--- START Material for this exercise ---

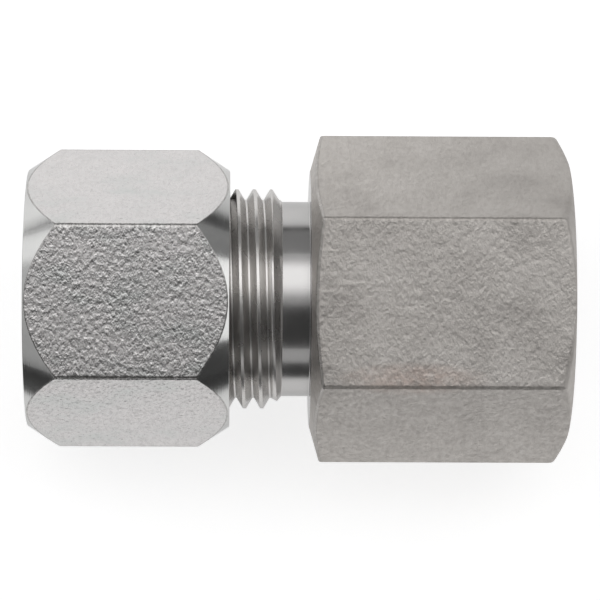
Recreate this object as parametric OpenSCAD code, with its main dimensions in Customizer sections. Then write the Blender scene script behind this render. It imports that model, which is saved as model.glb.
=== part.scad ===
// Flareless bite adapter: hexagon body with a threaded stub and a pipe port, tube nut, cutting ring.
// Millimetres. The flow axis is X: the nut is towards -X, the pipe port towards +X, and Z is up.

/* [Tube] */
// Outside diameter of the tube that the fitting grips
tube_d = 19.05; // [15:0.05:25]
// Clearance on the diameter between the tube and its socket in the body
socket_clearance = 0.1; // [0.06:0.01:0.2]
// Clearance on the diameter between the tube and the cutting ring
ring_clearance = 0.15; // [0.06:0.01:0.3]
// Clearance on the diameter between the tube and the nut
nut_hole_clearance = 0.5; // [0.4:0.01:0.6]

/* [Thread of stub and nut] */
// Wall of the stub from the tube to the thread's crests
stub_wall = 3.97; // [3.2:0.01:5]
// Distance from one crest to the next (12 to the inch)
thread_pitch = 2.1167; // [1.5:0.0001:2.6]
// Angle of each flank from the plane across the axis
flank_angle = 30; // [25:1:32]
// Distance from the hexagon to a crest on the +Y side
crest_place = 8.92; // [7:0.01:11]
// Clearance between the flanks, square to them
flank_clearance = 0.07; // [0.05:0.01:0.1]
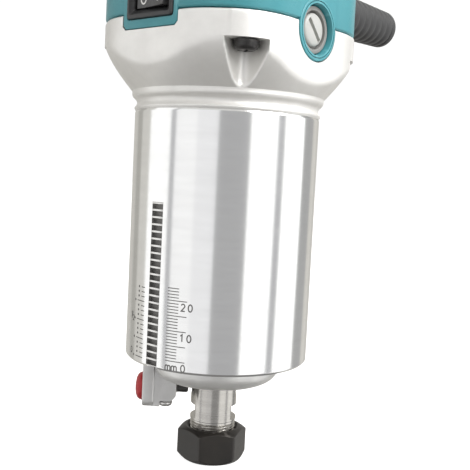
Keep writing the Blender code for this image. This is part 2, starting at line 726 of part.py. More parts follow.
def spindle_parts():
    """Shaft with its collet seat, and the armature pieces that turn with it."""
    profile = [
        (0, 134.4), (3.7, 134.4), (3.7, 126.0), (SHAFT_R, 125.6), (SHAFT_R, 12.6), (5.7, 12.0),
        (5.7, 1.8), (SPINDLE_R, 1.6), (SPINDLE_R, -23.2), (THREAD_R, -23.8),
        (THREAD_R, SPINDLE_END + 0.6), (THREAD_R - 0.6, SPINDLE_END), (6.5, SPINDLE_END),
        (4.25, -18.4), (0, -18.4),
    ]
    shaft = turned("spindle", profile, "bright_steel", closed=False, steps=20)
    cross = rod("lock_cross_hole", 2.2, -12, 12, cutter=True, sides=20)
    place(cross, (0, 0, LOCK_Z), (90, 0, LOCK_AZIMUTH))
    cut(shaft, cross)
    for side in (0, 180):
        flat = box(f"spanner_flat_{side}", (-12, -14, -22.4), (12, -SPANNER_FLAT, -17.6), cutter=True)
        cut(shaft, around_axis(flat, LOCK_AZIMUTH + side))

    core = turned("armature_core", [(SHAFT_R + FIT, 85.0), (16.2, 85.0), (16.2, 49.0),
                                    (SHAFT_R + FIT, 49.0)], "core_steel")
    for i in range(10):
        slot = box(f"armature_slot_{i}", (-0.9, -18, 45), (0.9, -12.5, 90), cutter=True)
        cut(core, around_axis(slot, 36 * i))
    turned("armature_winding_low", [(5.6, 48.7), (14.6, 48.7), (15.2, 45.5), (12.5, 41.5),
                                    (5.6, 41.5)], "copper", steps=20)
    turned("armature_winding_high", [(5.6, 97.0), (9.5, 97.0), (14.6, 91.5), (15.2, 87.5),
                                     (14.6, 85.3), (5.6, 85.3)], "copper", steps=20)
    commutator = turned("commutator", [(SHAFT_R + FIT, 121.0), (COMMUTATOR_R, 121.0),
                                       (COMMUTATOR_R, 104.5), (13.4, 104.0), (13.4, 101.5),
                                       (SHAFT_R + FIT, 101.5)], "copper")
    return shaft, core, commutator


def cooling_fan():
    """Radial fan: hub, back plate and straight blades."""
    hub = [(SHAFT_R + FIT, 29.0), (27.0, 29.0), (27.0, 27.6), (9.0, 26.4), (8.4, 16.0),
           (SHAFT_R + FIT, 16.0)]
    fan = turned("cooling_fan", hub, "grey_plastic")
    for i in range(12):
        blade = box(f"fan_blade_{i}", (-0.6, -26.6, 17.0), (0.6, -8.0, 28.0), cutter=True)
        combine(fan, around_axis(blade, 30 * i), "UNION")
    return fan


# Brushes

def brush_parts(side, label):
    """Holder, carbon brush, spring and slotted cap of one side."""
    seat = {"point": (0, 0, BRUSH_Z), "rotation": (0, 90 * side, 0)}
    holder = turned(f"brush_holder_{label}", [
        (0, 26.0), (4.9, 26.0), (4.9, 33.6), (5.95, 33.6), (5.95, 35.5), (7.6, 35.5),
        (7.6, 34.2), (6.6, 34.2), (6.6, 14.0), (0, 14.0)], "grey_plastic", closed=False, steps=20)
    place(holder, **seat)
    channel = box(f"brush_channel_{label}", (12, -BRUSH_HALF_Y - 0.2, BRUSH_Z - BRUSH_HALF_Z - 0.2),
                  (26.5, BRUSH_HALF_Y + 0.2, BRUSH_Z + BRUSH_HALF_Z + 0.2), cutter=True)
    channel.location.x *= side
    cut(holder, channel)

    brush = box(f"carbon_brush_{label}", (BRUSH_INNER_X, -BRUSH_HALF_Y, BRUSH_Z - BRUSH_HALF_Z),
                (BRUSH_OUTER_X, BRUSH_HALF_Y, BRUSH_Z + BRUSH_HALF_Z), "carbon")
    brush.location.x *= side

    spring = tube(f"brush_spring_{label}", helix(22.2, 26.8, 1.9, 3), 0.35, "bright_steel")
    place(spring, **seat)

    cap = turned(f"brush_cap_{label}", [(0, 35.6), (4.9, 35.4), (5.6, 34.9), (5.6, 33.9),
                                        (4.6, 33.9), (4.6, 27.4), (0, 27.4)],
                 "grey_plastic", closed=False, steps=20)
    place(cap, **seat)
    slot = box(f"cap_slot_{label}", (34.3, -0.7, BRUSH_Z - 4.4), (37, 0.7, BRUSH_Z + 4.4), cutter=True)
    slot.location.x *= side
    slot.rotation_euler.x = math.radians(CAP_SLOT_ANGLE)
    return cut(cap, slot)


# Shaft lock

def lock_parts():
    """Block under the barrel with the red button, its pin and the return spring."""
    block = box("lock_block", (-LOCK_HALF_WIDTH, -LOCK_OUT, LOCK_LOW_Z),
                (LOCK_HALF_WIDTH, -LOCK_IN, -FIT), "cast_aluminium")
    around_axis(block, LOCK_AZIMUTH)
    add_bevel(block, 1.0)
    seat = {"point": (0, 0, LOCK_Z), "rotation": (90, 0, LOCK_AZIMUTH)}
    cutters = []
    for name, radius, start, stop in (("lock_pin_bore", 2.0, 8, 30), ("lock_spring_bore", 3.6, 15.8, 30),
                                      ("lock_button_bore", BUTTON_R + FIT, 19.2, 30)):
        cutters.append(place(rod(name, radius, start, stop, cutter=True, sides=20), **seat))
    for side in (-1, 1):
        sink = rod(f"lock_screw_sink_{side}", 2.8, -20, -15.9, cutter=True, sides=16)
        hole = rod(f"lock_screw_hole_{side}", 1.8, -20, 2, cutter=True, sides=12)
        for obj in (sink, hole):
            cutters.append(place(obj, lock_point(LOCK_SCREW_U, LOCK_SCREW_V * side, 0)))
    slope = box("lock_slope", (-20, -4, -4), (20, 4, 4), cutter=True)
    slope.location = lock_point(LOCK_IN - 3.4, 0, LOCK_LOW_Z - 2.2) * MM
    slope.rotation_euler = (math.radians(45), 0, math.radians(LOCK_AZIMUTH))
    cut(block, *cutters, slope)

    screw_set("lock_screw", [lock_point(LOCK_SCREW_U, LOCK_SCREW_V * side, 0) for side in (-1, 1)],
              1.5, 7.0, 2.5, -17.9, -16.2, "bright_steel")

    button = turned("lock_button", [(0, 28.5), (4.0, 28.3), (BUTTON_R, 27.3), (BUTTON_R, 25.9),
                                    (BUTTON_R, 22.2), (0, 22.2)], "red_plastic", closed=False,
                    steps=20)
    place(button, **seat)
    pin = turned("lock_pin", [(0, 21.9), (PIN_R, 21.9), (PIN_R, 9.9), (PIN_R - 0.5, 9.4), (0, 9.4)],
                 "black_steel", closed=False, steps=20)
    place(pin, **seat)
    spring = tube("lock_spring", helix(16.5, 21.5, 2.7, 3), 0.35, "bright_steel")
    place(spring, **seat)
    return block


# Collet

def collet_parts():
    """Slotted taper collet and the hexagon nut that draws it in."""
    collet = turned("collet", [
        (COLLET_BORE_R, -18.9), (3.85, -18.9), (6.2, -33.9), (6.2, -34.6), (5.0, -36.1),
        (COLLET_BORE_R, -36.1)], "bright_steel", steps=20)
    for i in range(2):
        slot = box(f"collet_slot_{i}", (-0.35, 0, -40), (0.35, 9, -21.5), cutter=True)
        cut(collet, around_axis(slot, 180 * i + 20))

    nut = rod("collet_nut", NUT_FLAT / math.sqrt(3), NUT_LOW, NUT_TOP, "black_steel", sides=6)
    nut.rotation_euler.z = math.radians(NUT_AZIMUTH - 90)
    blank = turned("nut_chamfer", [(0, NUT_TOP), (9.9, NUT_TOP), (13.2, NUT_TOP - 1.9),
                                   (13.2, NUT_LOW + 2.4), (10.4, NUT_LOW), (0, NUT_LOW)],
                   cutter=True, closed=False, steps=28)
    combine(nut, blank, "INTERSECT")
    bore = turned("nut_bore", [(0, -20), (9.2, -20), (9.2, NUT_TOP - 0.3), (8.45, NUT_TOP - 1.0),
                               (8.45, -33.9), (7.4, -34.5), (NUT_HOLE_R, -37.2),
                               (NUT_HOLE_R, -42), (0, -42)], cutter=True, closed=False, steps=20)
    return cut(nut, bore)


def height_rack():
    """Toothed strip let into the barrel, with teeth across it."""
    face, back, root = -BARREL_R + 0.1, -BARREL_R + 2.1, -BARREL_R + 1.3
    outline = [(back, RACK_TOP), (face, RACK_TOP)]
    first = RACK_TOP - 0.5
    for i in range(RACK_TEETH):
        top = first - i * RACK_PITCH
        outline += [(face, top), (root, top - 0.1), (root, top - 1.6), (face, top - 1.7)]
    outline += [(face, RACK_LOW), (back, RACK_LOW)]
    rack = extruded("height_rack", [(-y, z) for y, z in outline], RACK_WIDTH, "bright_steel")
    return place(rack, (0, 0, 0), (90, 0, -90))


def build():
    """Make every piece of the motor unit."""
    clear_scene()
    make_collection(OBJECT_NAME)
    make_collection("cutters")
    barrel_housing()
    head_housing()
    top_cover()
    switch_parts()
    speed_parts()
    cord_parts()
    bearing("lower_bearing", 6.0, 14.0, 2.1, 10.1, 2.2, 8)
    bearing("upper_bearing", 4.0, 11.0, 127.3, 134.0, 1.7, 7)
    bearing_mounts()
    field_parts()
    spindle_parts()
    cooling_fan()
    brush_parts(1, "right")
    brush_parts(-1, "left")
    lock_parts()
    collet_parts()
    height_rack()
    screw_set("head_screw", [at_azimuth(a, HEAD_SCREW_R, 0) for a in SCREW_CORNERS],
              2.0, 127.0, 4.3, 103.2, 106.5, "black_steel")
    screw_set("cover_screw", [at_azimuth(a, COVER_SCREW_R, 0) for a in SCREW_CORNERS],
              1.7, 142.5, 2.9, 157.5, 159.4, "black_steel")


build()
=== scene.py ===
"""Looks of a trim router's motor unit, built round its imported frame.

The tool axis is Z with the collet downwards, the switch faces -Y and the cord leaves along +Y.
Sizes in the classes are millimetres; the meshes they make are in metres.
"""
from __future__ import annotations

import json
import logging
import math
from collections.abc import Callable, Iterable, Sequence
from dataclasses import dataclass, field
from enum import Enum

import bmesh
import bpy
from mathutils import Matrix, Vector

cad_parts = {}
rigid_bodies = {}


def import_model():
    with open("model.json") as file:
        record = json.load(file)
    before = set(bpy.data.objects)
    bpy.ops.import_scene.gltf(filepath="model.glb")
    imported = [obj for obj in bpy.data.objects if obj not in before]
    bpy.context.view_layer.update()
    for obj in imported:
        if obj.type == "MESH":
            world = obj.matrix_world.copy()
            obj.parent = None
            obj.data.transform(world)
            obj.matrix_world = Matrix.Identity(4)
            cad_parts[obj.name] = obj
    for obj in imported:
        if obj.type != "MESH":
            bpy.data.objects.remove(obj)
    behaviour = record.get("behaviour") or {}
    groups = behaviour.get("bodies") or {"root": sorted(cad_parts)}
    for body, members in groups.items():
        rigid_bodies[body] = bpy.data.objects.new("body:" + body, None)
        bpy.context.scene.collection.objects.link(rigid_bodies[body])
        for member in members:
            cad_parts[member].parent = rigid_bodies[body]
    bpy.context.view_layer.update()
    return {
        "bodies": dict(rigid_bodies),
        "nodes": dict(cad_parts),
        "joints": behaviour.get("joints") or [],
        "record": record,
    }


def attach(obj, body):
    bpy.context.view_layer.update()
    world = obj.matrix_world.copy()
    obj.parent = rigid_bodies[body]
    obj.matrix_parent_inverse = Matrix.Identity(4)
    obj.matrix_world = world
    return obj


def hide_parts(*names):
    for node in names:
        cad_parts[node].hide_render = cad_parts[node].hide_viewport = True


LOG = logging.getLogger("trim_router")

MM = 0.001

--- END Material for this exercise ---
--- START Material for this exercise ---

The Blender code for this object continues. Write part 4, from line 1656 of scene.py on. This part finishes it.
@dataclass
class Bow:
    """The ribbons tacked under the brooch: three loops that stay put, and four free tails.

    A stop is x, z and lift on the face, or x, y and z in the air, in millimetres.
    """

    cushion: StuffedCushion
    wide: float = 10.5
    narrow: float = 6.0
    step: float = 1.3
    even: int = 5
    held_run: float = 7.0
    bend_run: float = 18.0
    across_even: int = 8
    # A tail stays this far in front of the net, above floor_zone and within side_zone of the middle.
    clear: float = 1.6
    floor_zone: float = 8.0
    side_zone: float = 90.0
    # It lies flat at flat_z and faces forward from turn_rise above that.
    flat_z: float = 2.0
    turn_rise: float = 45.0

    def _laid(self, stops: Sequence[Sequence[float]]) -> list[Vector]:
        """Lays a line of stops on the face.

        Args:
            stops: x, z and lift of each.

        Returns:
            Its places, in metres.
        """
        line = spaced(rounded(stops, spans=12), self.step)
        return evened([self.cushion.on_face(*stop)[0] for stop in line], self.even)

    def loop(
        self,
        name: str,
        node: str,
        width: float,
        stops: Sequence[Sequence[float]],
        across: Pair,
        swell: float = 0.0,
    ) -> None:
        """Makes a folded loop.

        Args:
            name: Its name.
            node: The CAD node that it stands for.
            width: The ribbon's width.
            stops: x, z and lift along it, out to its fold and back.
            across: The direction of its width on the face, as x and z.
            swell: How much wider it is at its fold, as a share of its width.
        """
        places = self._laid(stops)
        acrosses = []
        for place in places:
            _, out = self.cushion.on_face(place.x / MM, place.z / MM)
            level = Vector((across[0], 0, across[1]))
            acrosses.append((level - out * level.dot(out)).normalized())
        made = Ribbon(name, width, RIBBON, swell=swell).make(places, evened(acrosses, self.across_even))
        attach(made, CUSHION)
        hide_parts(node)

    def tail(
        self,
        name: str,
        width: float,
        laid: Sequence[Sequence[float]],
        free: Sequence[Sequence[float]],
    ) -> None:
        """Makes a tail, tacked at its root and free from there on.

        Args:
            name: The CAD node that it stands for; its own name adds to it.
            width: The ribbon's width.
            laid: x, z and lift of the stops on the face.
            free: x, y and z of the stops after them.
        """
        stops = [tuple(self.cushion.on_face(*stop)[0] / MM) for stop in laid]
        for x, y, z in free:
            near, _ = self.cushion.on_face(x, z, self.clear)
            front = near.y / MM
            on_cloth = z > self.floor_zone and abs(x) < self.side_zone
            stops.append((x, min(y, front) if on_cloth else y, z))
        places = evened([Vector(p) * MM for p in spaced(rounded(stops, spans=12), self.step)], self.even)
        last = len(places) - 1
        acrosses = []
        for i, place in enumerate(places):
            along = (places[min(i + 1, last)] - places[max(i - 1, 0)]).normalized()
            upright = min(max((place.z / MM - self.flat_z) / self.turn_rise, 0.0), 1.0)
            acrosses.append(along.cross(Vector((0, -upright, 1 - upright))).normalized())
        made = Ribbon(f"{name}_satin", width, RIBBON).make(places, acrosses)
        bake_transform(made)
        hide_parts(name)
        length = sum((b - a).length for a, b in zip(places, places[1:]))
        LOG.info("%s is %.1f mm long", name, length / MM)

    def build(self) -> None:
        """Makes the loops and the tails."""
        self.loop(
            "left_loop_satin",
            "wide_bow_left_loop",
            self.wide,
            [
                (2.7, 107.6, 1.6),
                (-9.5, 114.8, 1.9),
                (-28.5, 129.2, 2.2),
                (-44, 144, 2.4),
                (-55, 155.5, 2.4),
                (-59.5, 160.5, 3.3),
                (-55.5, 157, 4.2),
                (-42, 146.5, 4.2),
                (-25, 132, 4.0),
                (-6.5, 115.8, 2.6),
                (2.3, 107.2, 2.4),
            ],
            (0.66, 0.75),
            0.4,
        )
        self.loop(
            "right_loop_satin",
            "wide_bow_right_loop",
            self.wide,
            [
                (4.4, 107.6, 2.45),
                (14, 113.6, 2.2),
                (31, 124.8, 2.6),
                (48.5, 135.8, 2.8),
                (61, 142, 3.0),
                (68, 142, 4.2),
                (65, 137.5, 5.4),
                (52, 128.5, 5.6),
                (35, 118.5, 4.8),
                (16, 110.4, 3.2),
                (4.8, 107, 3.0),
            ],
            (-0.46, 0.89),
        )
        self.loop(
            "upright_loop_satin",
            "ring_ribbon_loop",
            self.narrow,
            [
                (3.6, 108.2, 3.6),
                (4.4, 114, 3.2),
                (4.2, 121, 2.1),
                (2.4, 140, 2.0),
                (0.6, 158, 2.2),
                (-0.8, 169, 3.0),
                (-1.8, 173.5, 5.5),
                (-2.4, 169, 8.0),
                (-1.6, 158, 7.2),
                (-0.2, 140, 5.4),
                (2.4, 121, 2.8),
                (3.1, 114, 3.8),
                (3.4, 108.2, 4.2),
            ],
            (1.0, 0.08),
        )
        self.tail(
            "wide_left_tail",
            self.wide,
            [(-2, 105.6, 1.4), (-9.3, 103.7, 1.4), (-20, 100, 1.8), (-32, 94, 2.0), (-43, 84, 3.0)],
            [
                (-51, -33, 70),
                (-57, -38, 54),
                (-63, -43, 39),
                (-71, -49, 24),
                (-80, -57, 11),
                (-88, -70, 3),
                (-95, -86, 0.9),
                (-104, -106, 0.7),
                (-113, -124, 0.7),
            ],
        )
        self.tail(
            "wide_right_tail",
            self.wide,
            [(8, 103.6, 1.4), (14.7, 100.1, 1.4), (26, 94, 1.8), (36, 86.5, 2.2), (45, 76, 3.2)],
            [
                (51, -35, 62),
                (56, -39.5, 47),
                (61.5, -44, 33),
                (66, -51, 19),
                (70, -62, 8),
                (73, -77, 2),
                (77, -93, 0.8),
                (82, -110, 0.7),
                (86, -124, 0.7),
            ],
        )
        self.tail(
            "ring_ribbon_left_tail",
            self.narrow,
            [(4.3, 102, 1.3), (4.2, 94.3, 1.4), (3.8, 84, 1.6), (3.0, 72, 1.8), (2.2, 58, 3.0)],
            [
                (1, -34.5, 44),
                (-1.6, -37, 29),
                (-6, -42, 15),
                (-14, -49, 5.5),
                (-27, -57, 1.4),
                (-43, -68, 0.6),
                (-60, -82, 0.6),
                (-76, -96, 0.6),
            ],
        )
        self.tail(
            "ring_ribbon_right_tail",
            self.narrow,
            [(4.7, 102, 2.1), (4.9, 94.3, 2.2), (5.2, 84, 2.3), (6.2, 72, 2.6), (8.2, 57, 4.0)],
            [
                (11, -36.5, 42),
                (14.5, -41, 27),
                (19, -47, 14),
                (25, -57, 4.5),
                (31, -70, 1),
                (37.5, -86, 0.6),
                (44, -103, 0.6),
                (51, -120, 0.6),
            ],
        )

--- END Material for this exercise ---

→ **Aim**: Return exactly, and only, the lines from the one containing "134.0, 1.7, 7)" down to the one containing "cad_parts[member].parent = rigid_bodies[body]", with both of those lines included.

→ **Solved exercise**:
    bearing("upper_bearing", 4.0, 11.0, 127.3, 134.0, 1.7, 7)
    bearing_mounts()
    field_parts()
    spindle_parts()
    cooling_fan()
    brush_parts(1, "right")
    brush_parts(-1, "left")
    lock_parts()
    collet_parts()
    height_rack()
    screw_set("head_screw", [at_azimuth(a, HEAD_SCREW_R, 0) for a in SCREW_CORNERS],
              2.0, 127.0, 4.3, 103.2, 106.5, "black_steel")
    screw_set("cover_screw", [at_azimuth(a, COVER_SCREW_R, 0) for a in SCREW_CORNERS],
              1.7, 142.5, 2.9, 157.5, 159.4, "black_steel")


build()
=== scene.py ===
"""Looks of a trim router's motor unit, built round its imported frame.

The tool axis is Z with the collet downwards, the switch faces -Y and the cord leaves along +Y.
Sizes in the classes are millimetres; the meshes they make are in metres.
"""
from __future__ import annotations

import json
import logging
import math
from collections.abc import Callable, Iterable, Sequence
from dataclasses import dataclass, field
from enum import Enum

import bmesh
import bpy
from mathutils import Matrix, Vector

cad_parts = {}
rigid_bodies = {}


def import_model():
    with open("model.json") as file:
        record = json.load(file)
    before = set(bpy.data.objects)
    bpy.ops.import_scene.gltf(filepath="model.glb")
    imported = [obj for obj in bpy.data.objects if obj not in before]
    bpy.context.view_layer.update()
    for obj in imported:
        if obj.type == "MESH":
            world = obj.matrix_world.copy()
            obj.parent = None
            obj.data.transform(world)
            obj.matrix_world = Matrix.Identity(4)
            cad_parts[obj.name] = obj
    for obj in imported:
        if obj.type != "MESH":
            bpy.data.objects.remove(obj)
    behaviour = record.get("behaviour") or {}
    groups = behaviour.get("bodies") or {"root": sorted(cad_parts)}
    for body, members in groups.items():
        rigid_bodies[body] = bpy.data.objects.new("body:" + body, None)
        bpy.context.scene.collection.objects.link(rigid_bodies[body])
        for member in members:
            cad_parts[member].parent = rigid_bodies[body]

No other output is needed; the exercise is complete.